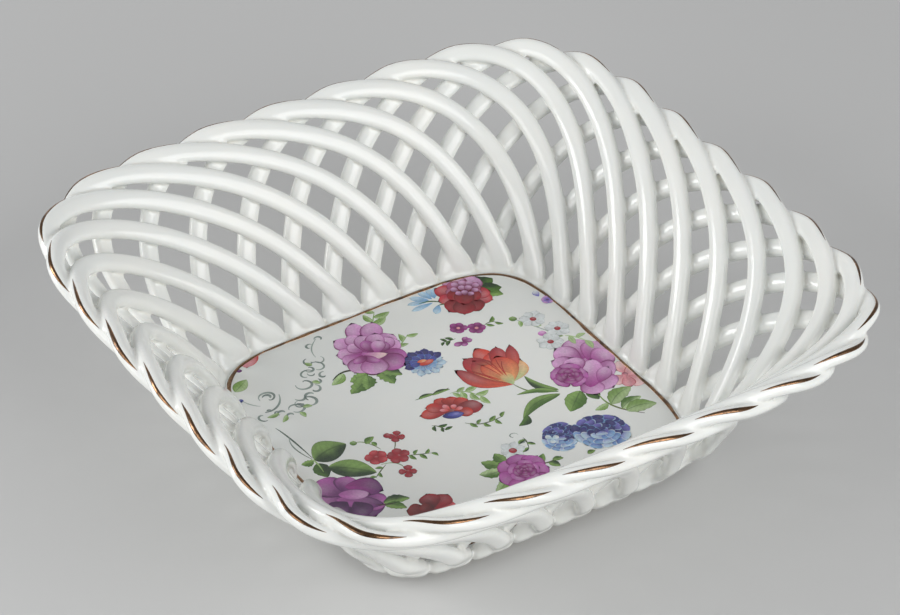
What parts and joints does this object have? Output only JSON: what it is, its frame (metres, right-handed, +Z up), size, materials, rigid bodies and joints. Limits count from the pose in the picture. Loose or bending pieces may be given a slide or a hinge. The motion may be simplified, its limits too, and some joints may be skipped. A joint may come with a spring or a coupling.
{
  "type": "reticulated porcelain basket",
  "caption": "Square porcelain basket with rounded corners: looped strands cross in an openwork wall and make a twisted rim over a flat floor plate on a low foot ring.",
  "frame": {"origin": "centre of the bounding box's bottom face, on the plane that the foot ring stands on", "axes": "+Z up out of the basket; X and Y across its two pairs of sides"},
  "size_m": [0.2142, 0.2142, 0.0666],
  "materials": {
    "glazed_porcelain": "glossy white porcelain glaze, opaque",
    "bare_porcelain": "matt unglazed porcelain where the basket stands, opaque"
  },
  "bodies": {
    "root": {"foot_ring": "bare_porcelain", "floor_plate": "glazed_porcelain", "strand_01": "glazed_porcelain", "strand_02": "glazed_porcelain", "strand_03": "glazed_porcelain", "strand_04": "glazed_porcelain", "strand_05": "glazed_porcelain", "strand_06": "glazed_porcelain", "strand_07": "glazed_porcelain", "strand_08": "glazed_porcelain", "strand_09": "glazed_porcelain", "strand_10": "glazed_porcelain", "strand_11": "glazed_porcelain", "strand_12": "glazed_porcelain", "strand_13": "glazed_porcelain", "strand_14": "glazed_porcelain", "strand_15": "glazed_porcelain", "strand_16": "glazed_porcelain", "strand_17": "glazed_porcelain", "strand_18": "glazed_porcelain", "strand_19": "glazed_porcelain", "strand_20": "glazed_porcelain", "strand_21": "glazed_porcelain", "strand_22": "glazed_porcelain", "strand_23": "glazed_porcelain", "strand_24": "glazed_porcelain", "strand_25": "glazed_porcelain", "strand_26": "glazed_porcelain", "strand_27": "glazed_porcelain", "strand_28": "glazed_porcelain", "strand_29": "glazed_porcelain", "strand_30": "glazed_porcelain", "strand_31": "glazed_porcelain", "strand_32": "glazed_porcelain"}
  },
  "joints": []
}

....

DO THIS:
Write every line of the material above again, exactly.

ANSWER FOR THIS EXERCISE:
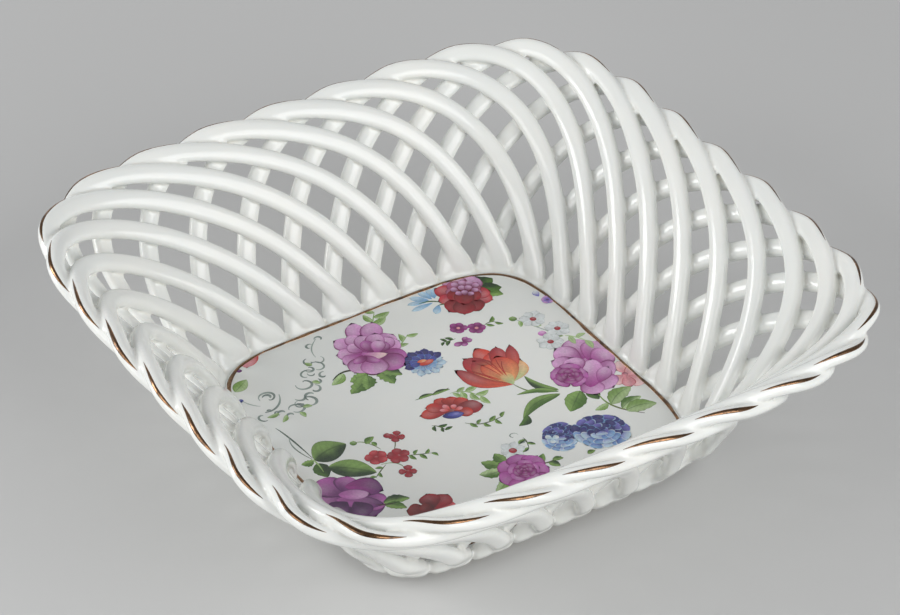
What parts and joints does this object have? Output only JSON: what it is, its frame (metres, right-handed, +Z up), size, materials, rigid bodies and joints. Limits count from the pose in the picture. Loose or bending pieces may be given a slide or a hinge. The motion may be simplified, its limits too, and some joints may be skipped. A joint may come with a spring or a coupling.
{
  "type": "reticulated porcelain basket",
  "caption": "Square porcelain basket with rounded corners: looped strands cross in an openwork wall and make a twisted rim over a flat floor plate on a low foot ring.",
  "frame": {"origin": "centre of the bounding box's bottom face, on the plane that the foot ring stands on", "axes": "+Z up out of the basket; X and Y across its two pairs of sides"},
  "size_m": [0.2142, 0.2142, 0.0666],
  "materials": {
    "glazed_porcelain": "glossy white porcelain glaze, opaque",
    "bare_porcelain": "matt unglazed porcelain where the basket stands, opaque"
  },
  "bodies": {
    "root": {"foot_ring": "bare_porcelain", "floor_plate": "glazed_porcelain", "strand_01": "glazed_porcelain", "strand_02": "glazed_porcelain", "strand_03": "glazed_porcelain", "strand_04": "glazed_porcelain", "strand_05": "glazed_porcelain", "strand_06": "glazed_porcelain", "strand_07": "glazed_porcelain", "strand_08": "glazed_porcelain", "strand_09": "glazed_porcelain", "strand_10": "glazed_porcelain", "strand_11": "glazed_porcelain", "strand_12": "glazed_porcelain", "strand_13": "glazed_porcelain", "strand_14": "glazed_porcelain", "strand_15": "glazed_porcelain", "strand_16": "glazed_porcelain", "strand_17": "glazed_porcelain", "strand_18": "glazed_porcelain", "strand_19": "glazed_porcelain", "strand_20": "glazed_porcelain", "strand_21": "glazed_porcelain", "strand_22": "glazed_porcelain", "strand_23": "glazed_porcelain", "strand_24": "glazed_porcelain", "strand_25": "glazed_porcelain", "strand_26": "glazed_porcelain", "strand_27": "glazed_porcelain", "strand_28": "glazed_porcelain", "strand_29": "glazed_porcelain", "strand_30": "glazed_porcelain", "strand_31": "glazed_porcelain", "strand_32": "glazed_porcelain"}
  },
  "joints": []
}